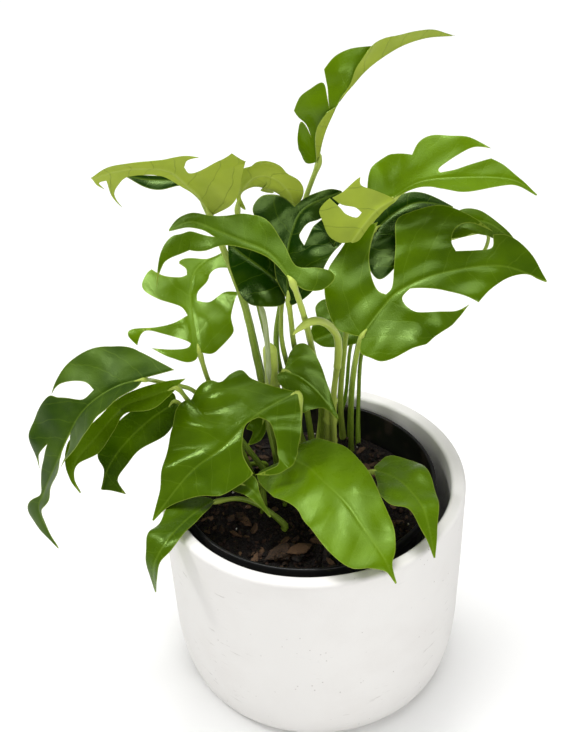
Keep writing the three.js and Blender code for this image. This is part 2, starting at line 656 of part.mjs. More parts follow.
const STALKS = [
  {
    name: "stem_left",
    radius: 4.5,
    route: [[-23, 37, 220], [-22, 36, 186], [-17, 34, 147], [-14, 36, 122]],
  },
  { name: "stem_right", radius: 4, route: [[14, 46, 172], [13, 48, 151], [13, 54, 122]] },
  {
    name: "petiole_top",
    radius: 2,
    route: [
      [9, 58.5, 331], [2, 64, 305], [-8, 62, 268], [-15, 54, 239], [-19, 46, 213],
      [-14, 48, 172], [-5, 60, 122],
    ],
  },
  {
    name: "petiole_upper_right",
    radius: 2,
    route: [
      [50.5, 44, 314.5], [47, 44, 311], [39, 47, 297], [34, 50, 281], [29, 48, 251],
      [24, 47, 218], [20, 55, 165], [21, 68, 122],
    ],
  },
  {
    name: "petiole_right",
    radius: 1.9,
    route: [[30.5, -10.5, 256], [28, 0, 232], [26, 26, 183], [26, 53, 122]],
  },
  {
    name: "petiole_behind_right",
    radius: 1.5,
    route: [[42, 53, 286], [40, 62, 261], [35, 70, 212], [28, 72, 164], [26, 70, 122]],
  },
  {
    name: "petiole_far_right",
    radius: 1.5,
    route: [
      [87.5, 46, 287], [110, 62, 279], [107, 62, 262], [89, 62, 251], [61, 64, 243],
      [46, 70, 218], [35, 72, 187], [32, 70, 149], [31, 62, 122],
    ],
  },
  {
    name: "petiole_low_right",
    radius: 1.5,
    route: [[31.5, 66.5, 210.5], [27, 70, 189], [23, 68, 151], [14, 71, 122]],
  },
  {
    name: "petiole_upper_left",
    radius: 2.4,
    route: [
      [-52.5, 49.5, 304], [-49, 60, 279], [-38, 56, 239], [-32, 46, 206], [-28, 38, 181],
      [-21, 34, 122],
    ],
  },
  {
    name: "petiole_upper_left_back",
    radius: 1.4,
    route: [
      [-61.5, 59, 319], [-57, 66, 299], [-47, 70, 264], [-37, 66, 232], [-29, 58, 185],
      [-19, 54, 122],
    ],
  },
  {
    name: "petiole_arching",
    radius: 1.8,
    route: [
      [-38, 60.5, 302.5], [-38, 66, 278], [-32, 62, 251], [-26, 54, 219], [-19, 56, 166],
      [-12, 56, 122],
    ],
  },
  {
    name: "petiole_centre_left",
    radius: 2.2,
    route: [[-5.5, -2, 289], [-1, 22, 250], [3, 50, 205], [8, 60, 158], [6, 63, 122]],
  },
  {
    name: "petiole_centre_left_back",
    radius: 1.8,
    route: [[-13.5, 31, 265], [-15, 38, 241], [-15, 40, 217], [-9, 42, 177], [-5, 45, 122]],
  },
  {
    name: "petiole_centre_back",
    radius: 2,
    route: [[-10, 17.5, 264], [-9, 28, 243], [-8, 45, 213], [-3, 50, 170], [1, 57, 122]],
  },
  {
    name: "petiole_left",
    radius: 1.9,
    route: [[-65.5, 36, 213.5], [-61, 38, 190], [-48, 36, 155], [-28, 29, 122]],
  },
  {
    name: "petiole_far_left",
    radius: 1.7,
    route: [
      [-98, 12.5, 216], [-95, 24, 206], [-87, 32, 197], [-79, 33, 194], [-69, 32, 188],
      [-49, 20, 168], [-36, 22, 122],
    ],
  },
  {
    name: "petiole_far_left_under",
    radius: 1.7,
    route: [[-79, 17.5, 203], [-74, 26, 187], [-59, 16, 173], [-44, 6, 151], [-40, 8, 122]],
  },
  {
    name: "petiole_far_left_low",
    radius: 1.6,
    route: [[-80.5, 30.5, 181], [-67, 34, 156], [-47, 30, 134], [-31, 41, 122]],
  },
  {
    name: "petiole_front_left",
    radius: 2.1,
    route: [[-6.5, 5.5, 200.5], [-6, 3, 195], [-8, 8, 168], [-11, 20, 122]],
  },
  {
    name: "petiole_front",
    radius: 2,
    route: [[-14.5, -5.5, 163], [-21, 0, 151], [-30, 2, 142], [-31, -2, 122]],
  },
  {
    name: "petiole_front_right",
    radius: 1.7,
    route: [[36, -12, 158], [28, -5, 150], [19, 10, 136], [14, 19, 122]],
  },
  {
    name: "petiole_low_left",
    radius: 1.9,
    route: [[-57, -20, 146], [-45, -15, 142], [-31, -16, 135], [-19, -17, 122]],
  },
  {
    name: "petiole_small_centre",
    radius: 1.5,
    route: [[-14.5, 29.5, 201.5], [-14, 27, 189], [-11, 24, 163], [-4, 27, 122]],
  },
  {
    name: "petiole_small_low",
    radius: 1.3,
    route: [[-42.5, -17.5, 158], [-37, -9, 152], [-28, -3, 138], [-18, 5, 122]],
  },
  {
    name: "petiole_small_inner",
    radius: 1.2,
    route: [[-27.5, 15, 177], [-26, 14, 172], [-23, 12, 153], [-19, 17, 122]],
  },
  {
    name: "sheath_curled",
    radius: 1.6,
    colour: "papery",
    route: [
      [-8, 12, 245], [-4, 14, 248], [4, 18, 250], [12, 26, 242], [18, 33, 228], [19, 36, 215],
      [18, 38, 200],
    ],
  },
  {
    name: "sheath_left",
    radius: 1.7,
    colour: "papery",
    route: [[-28, 28, 260], [-25, 27, 247], [-24, 28, 226], [-24, 28, 197]],
  },
  {
    name: "sheath_right",
    radius: 1.5,
    colour: "papery",
    route: [[17, 39, 193], [15, 39, 172], [15, 42, 141]],
  },
];

const TUBE_SIDES = 6;
const TUBE_STEP = 18; // length of one straight piece of a tube, about

function tube(route, radius) {
  const curve = new THREE.CatmullRomCurve3(route.map((point) => new THREE.Vector3(...point)));
  const section = new THREE.Shape(
    Array.from({ length: TUBE_SIDES }, (_, i) => {
      const angle = (i * 2 * Math.PI) / TUBE_SIDES;
      return new THREE.Vector2(radius * Math.cos(angle), radius * Math.sin(angle));
    }),
  );
  const steps = Math.max(4, Math.round(curve.getLength() / TUBE_STEP));
  return new THREE.ExtrudeGeometry(section, { steps, extrudePath: curve });
}

// ---- assembly

add("cover_pot", coverPot(), COLOURS.mineral, 0.7);
const nursery = new THREE.Group();
nursery.position.set(NURSERY_X, NURSERY_Y, 0);
plant.add(nursery);
nursery.add(add("nursery_pot", nurseryPot(), COLOURS.plastic, 0.4));
nursery.add(add("potting_mix", pottingMix(), COLOURS.mix, 0.95));
CHIPS.forEach(barkChip);
for (const leaf of LEAVES) add(leaf.name, leafGeometry(leaf), COLOURS[leaf.green], 0.35);
for (const { name, radius, route, colour = "stalk" } of STALKS) {
  add(name, tube(route, radius), COLOURS[colour], 0.45);
}

export default plant;
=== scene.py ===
import math

import bpy
import numpy as np
from mathutils import Matrix
from mathutils.geometry import delaunay_2d_cdt


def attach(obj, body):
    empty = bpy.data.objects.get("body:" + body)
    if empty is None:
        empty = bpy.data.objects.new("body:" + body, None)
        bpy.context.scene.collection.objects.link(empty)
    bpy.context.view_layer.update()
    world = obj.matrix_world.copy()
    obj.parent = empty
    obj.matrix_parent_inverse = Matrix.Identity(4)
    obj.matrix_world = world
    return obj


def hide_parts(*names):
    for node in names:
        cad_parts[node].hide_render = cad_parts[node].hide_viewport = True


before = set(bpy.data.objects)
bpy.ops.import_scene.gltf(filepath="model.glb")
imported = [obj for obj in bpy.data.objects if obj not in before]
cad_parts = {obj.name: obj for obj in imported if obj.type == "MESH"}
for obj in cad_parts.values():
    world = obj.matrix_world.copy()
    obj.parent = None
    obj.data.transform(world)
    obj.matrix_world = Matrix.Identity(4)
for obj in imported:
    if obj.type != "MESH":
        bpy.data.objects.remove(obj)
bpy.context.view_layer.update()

# Potted mini monstera. Lengths in the dictionaries are millimetres, except in the stage's and the
# camera's; +Z up, front -Y; makePiece turns them into metres.
mm = 0.001


def linear(hexColour):
    # sRGB hex to linear RGBA
    parts = np.array([int(hexColour[i:i + 2], 16) for i in (1, 3, 5)]) / 255
    parts = np.where(parts <= 0.04045, parts / 12.92, ((parts + 0.055) / 1.055) ** 2.4)
    return (*parts.tolist(), 1.0)


def addNode(tree, kind, sockets, **settings):
    # adds a node with its settings; sockets gives each input a value or the output that feeds it,
    # and the node's first output in use comes back
    node = tree.nodes.new(kind)
    for name, value in settings.items():
        setattr(node, name, value)
    for name, value in sockets.items():
        if isinstance(value, bpy.types.NodeSocket):
            tree.links.new(value, node.inputs[name])
        else:
            node.inputs[name].default_value = value
    return next((socket for socket in node.outputs if socket.enabled), None)


def newMaterial(name, **shader):
    # an empty principled material; shader holds the sockets that are the same all over
    material = bpy.data.materials.new(name)
    material.use_nodes = True
    bsdf = material.node_tree.nodes["Principled BSDF"]
    for socket, value in shader.items():
        bsdf.inputs[socket.replace("_", " ")].default_value = value
    return material, material.node_tree, bsdf


def readings(tree, **wanted):
    # what a material works from: the place in metres, or an attribute of the mesh
    for name, output in wanted.items():
        if name == "place":
            addNode(tree, "ShaderNodeTexCoord", {})
        else:
            addNode(tree, "ShaderNodeAttribute", {}, attribute_name=name)
        yield tree.nodes[-1].outputs[output]


def cutNoise(tree, place, noise, cut, span=(0.0, 1.0), kind="SMOOTHSTEP"):
    # a noise, and its values between the two cuts stretched over the span
    noise = addNode(tree, "ShaderNodeTexNoise", {"Vector": place, **noise})
    return noise, addNode(tree, "ShaderNodeMapRange", {
        "Value": noise, "From Min": cut[0], "From Max": cut[1], "To Min": span[0],
        "To Max": span[1]}, interpolation_type=kind)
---
> Exercise task: Take exactly the lines from the one containing "coverPot(), COLOURS.mineral, 0.7);" through the one containing "bpy.data.objects.remove(obj)" in the data above, and output them with nothing added.

> The response:
add("cover_pot", coverPot(), COLOURS.mineral, 0.7);
const nursery = new THREE.Group();
nursery.position.set(NURSERY_X, NURSERY_Y, 0);
plant.add(nursery);
nursery.add(add("nursery_pot", nurseryPot(), COLOURS.plastic, 0.4));
nursery.add(add("potting_mix", pottingMix(), COLOURS.mix, 0.95));
CHIPS.forEach(barkChip);
for (const leaf of LEAVES) add(leaf.name, leafGeometry(leaf), COLOURS[leaf.green], 0.35);
for (const { name, radius, route, colour = "stalk" } of STALKS) {
  add(name, tube(route, radius), COLOURS[colour], 0.45);
}

export default plant;
=== scene.py ===
import math

import bpy
import numpy as np
from mathutils import Matrix
from mathutils.geometry import delaunay_2d_cdt


def attach(obj, body):
    empty = bpy.data.objects.get("body:" + body)
    if empty is None:
        empty = bpy.data.objects.new("body:" + body, None)
        bpy.context.scene.collection.objects.link(empty)
    bpy.context.view_layer.update()
    world = obj.matrix_world.copy()
    obj.parent = empty
    obj.matrix_parent_inverse = Matrix.Identity(4)
    obj.matrix_world = world
    return obj


def hide_parts(*names):
    for node in names:
        cad_parts[node].hide_render = cad_parts[node].hide_viewport = True


before = set(bpy.data.objects)
bpy.ops.import_scene.gltf(filepath="model.glb")
imported = [obj for obj in bpy.data.objects if obj not in before]
cad_parts = {obj.name: obj for obj in imported if obj.type == "MESH"}
for obj in cad_parts.values():
    world = obj.matrix_world.copy()
    obj.parent = None
    obj.data.transform(world)
    obj.matrix_world = Matrix.Identity(4)
for obj in imported:
    if obj.type != "MESH":
        bpy.data.objects.remove(obj)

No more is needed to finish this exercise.